Other Retirement Planning

After paying off expensive consumer debt and having an appropriate emergency fund, you should shift your attention back to retirement planning, regardless of whether your employer matches 401(k) contributions. In fact, your employer's 401(k) may not even be your best option. Investors can frequently build a more diversified a technically sound portfolio via the thousands of investment options available within an IRA. Consequently, in many cases, it makes more sense to contribute to an IRA than to a 401(k). Keep in mind this does depend on your personal circumstances.

Mortgage

People frequently wonder whether they should attempt to quickly pay off their mortgage. This often comes down to your tolerance for risk. Again, the market has historically provided even a conservative portfolio with an annualized rate of return of 8 to 10 percent.
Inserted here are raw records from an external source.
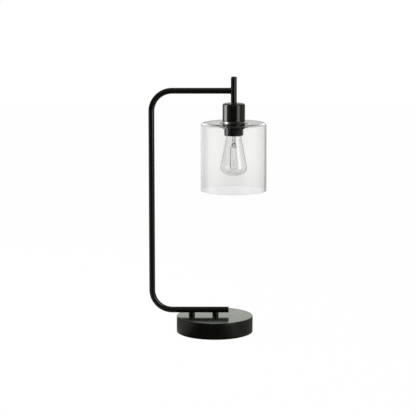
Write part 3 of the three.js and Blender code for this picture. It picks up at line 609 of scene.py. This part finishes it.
class LAMP_OT_tube(Operator):
    """Bend the frame's tube by extruding and spinning a circle, and weld it to the rod"""
    bl_idname = "lamp.tube"
    bl_label = "Frame tube"

    def execute(self, context):
        sizes = context.scene.lamp_frame
        box_low, box_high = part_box("frame_tube")
        radius, bend = box_high.y, sizes.bend_radius
        run_z, arm_z = box_low.z + radius, box_high.z - radius
        rod = middle("stem_rod")
        path = (low("tube_end_cap").x + sizes.cap_plug, run_z, box_low.x + radius, arm_z, rod.x)
        tube = self.bent_bar("bent_tube", radius, bend, path, 0)
        combined(tube, self.bent_bar("bore", radius - sizes.tube_wall, bend, path, MM), "DIFFERENCE")
        end = (rod.x, 0, arm_z)
        bored(tube, end, radius + sizes.cope_room, 4 * radius)
        for node in ("left_post", "right_post"):
            place = (middle(node).x, 0, run_z - radius)
            bored(tube, place, context.scene.lamp_base.stud_hole / 2, radius)
        finished(settle(tube), "powder_coat", "stand", "black_paint", "frame_tube")

        reach, room = radius + sizes.weld_width, radius + 0.02 * MM
        weld = bar("arm_weld", (rod.x - radius, 0, arm_z), radius + sizes.weld_height, 2 * reach, "X", 96)
        combined(weld, bar("around", end, reach, 4 * radius, sides=96), "INTERSECT")
        bored(weld, end, room, 5 * radius, "Z", 96)
        bored(weld, (rod.x - reach, 0, arm_z), room, 4 * radius, "X", 96)
        finished(settle(weld, 50), "powder_coat", "stand", "black_paint")
        return {"FINISHED"}

    def bent_bar(self, name, radius, bend, path, extra):
        """A round bar along the frame's path, whose disc is extruded straight and spun round each bend."""
        start_x, run_z, upright_x, arm_z, end_x = path
        start_x, turn_x, end_x = start_x + extra, upright_x + bend, end_x + extra
        bpy.ops.mesh.primitive_circle_add(
            vertices=64, radius=radius, fill_type="NGON", location=(start_x, 0, run_z),
            rotation=(0, QUARTER_TURN, 0))
        tube = named(name)
        bpy.ops.object.transform_apply()
        edit(tube)
        for move, turn_z in (
            ((turn_x - start_x, 0, 0), run_z + bend), ((0, 0, arm_z - run_z - 2 * bend), arm_z - bend),
        ):
            bpy.ops.mesh.extrude_region_move(TRANSFORM_OT_translate={"value": move})
            bpy.ops.mesh.spin(steps=24, angle=QUARTER_TURN, center=(turn_x, 0, turn_z), axis=(0, -1, 0))
        bpy.ops.mesh.extrude_region_move(TRANSFORM_OT_translate={"value": (end_x - turn_x, 0, 0)})
        leave_edit()
        return settle(tube)


class LAMP_OT_tube_cap(Operator):
    """Turn the cap with its small lip in the tube's lower end"""
    bl_idname = "lamp.tube_cap"
    bl_label = "Tube end cap"

    def execute(self, context):
        sizes = context.scene.lamp_frame
        box_low, box_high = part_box("tube_end_cap")
        plug = high("frame_tube").y - sizes.tube_wall - sizes.cap_room
        lip = (box_high.z - box_low.z) / 2
        back = box_low.x + sizes.cap_plug + sizes.cap_room
        cap = turned("end_cap", [
            (0, box_low.x), (plug, box_low.x, 0.6 * MM), (plug, back), (lip, back, sizes.cap_lip),
            (lip, box_high.x, sizes.cap_lip), (0, box_high.x),
        ], (0, 0, middle("tube_end_cap").z), "X", sides=64)
        finished(cap, "powder_coat", "stand", "black_paint", "tube_end_cap")
        return {"FINISHED"}


class LAMP_OT_rod(Operator):
    """Turn the upright rod at the end of the arm and the cap on it"""
    bl_idname = "lamp.rod"
    bl_label = "Rod and cap"

    def execute(self, context):
        sizes = context.scene.lamp_frame
        radius, bottom, top, axis = round_box("stem_rod")
        bore = radius - sizes.tube_wall
        rod = turned("upright_rod", [
            (bore, bottom), (radius, bottom, 0.2 * MM), (radius, top, 0.15 * MM), (bore, top),
        ], axis, sides=64, steps=3)
        place = (axis.x - radius, 0, high("frame_tube").z - high("frame_tube").y)
        bored(rod, place, sizes.wire_hole / 2, radius, "X", 32)
        finished(settle(rod), "powder_coat", "stand", "black_paint", "stem_rod")

        cap_low, cap_high = low("rod_cap").z, high("rod_cap").z
        plug, under = bore - sizes.cap_room, cap_low + sizes.rod_plug + sizes.cap_room
        cap = turned("rod_top", [
            (0, cap_low), (plug, cap_low, 0.5 * MM), (plug, under), (radius, under, 0.15 * MM),
            (radius, cap_high, sizes.rod_cap_edge), (0, cap_high),
        ], axis, sides=64)
        finished(cap, "powder_coat", "stand", "black_paint", "rod_cap")
        return {"FINISHED"}


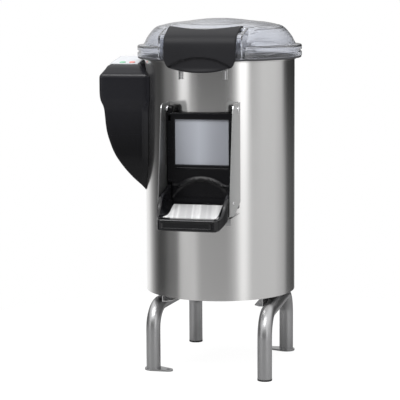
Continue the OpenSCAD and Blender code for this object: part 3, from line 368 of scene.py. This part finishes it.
def smooth_step(value, low, high):
    """0 below low, 1 above high, and an even S-curve between them."""
    part = np.clip((value - low) / (high - low), 0.0, 1.0)
    return part * part * (3.0 - 2.0 * part)


def add_piece(name, mesh, sharp, material, body, replaced):
    """A new piece that rides on a body: smooth, with sharp edges from an angle in degrees."""
    mesh.polygons.foreach_set("use_smooth", [True] * len(mesh.polygons))
    mesh.set_sharp_from_angle(angle=math.radians(sharp))
    made = bpy.data.objects.new(name, mesh)
    scene.collection.objects.link(made)
    material.put_on(made)
    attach(made, body)
    if replaced:
        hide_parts(*replaced)


def blown_lid():
    """The lid's solid with a fuller shoulder, as blow moulding leaves it.

    By its distance from the lid's axis, each point of the crown rises by up to 5 mm and each
    point of the wall is drawn in by up to 3.3 mm, both along S-curves. The handle's pocket,
    the seat of the hinge leaf and the rim stay as they are."""
    mesh = cad["lid_dome"].data.copy()
    points = np.empty(len(mesh.vertices) * 3)
    mesh.vertices.foreach_get("co", points)
    x, y, z = points.reshape(-1, 3).T
    r = np.hypot(x, y)
    off_pocket = np.maximum(smooth_step(np.abs(x), 0.100, 0.116), smooth_step(y, -0.128, -0.075))
    off_leaf = np.maximum(smooth_step(np.abs(x), 0.060, 0.080), smooth_step(-y, -0.160, -0.140))
    above_rim = smooth_step(z, 0.7750, 0.7790)
    free = above_rim * np.where(y < 0, off_pocket, 1.0) * np.where(y > 0, off_leaf, 1.0)
    most_rise, most_draw = 0.0050, 0.0033
    crown = smooth_step(r, 0.070, 0.135) * (1.0 - smooth_step(r, 0.148, 0.184))
    rise = most_rise * crown * free
    draw_in = most_draw * smooth_step(r, 0.150, 0.176) * free
    scale = 1.0 - draw_in / np.maximum(r, 0.01)
    mesh.vertices.foreach_set("co", np.stack([x * scale, y * scale, z + rise], 1).ravel())
    return mesh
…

If your mortgage rate is only 5 to 7 percent, it likely makes sense to invest rather than pay off the debt. This conclusion is exaggerated when we consider that the interest on our mortgage is tax deductible. However, if you simply can't be comfortable investing in the market, paying down the mortgage may be acceptable way of essentially guaranteeing yourself a rate of return: your mortgage rate adjusted for the loss of a tax benefit.

Note:
This list of priorities is always impacted by your personal situation. I recommend speaking to a fee-only financial planner about your circumstances before taking action.